Recorded information
------------------------------------------------
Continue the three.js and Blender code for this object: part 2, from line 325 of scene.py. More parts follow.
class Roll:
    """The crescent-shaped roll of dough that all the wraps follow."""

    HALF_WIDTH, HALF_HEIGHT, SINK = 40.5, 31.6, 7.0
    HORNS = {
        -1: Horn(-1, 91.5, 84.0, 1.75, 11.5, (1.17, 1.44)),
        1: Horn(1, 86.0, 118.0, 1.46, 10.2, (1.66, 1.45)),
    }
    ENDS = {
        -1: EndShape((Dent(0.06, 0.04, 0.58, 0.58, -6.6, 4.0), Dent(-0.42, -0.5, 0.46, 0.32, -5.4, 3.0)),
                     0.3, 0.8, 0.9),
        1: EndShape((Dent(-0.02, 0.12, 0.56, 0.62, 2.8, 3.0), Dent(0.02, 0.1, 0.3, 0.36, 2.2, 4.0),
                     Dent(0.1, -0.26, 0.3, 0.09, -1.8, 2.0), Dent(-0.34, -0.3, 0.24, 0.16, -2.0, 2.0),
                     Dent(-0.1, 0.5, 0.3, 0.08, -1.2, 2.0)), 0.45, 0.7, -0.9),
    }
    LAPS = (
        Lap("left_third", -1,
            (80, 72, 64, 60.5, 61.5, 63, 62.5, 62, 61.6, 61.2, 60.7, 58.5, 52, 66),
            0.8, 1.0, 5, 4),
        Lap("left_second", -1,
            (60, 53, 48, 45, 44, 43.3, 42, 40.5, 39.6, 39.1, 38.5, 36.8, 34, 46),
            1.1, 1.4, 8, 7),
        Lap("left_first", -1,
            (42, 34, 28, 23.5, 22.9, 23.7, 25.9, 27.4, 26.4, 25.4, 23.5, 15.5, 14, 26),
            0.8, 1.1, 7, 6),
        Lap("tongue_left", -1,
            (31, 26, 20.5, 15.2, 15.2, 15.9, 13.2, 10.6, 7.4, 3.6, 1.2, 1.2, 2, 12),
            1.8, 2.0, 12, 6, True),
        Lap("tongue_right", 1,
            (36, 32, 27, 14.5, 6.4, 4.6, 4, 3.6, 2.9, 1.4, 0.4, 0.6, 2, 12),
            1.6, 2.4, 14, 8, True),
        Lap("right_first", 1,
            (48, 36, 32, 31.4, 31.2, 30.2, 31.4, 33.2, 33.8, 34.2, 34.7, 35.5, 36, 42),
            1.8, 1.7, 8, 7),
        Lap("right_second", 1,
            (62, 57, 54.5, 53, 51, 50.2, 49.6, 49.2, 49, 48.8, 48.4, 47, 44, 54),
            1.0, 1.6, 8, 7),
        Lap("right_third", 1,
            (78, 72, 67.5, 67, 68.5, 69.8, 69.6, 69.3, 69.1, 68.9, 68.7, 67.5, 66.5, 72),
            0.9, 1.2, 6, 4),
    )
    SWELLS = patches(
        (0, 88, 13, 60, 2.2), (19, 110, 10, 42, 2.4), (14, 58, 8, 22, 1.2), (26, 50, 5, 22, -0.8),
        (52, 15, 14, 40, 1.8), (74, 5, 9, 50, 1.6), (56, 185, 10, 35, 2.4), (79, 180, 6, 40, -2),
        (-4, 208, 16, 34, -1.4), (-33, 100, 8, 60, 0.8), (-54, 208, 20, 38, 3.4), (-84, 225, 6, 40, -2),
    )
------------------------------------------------
What you are asked to do
Beginning at the top of the data, please return every line until and including the line containing "crescent-shaped roll of", copied exactly, and nothing past it.

Response for this exercise
Continue the three.js and Blender code for this object: part 2, from line 325 of scene.py. More parts follow.
class Roll:
    """The crescent-shaped roll of dough that all the wraps follow."""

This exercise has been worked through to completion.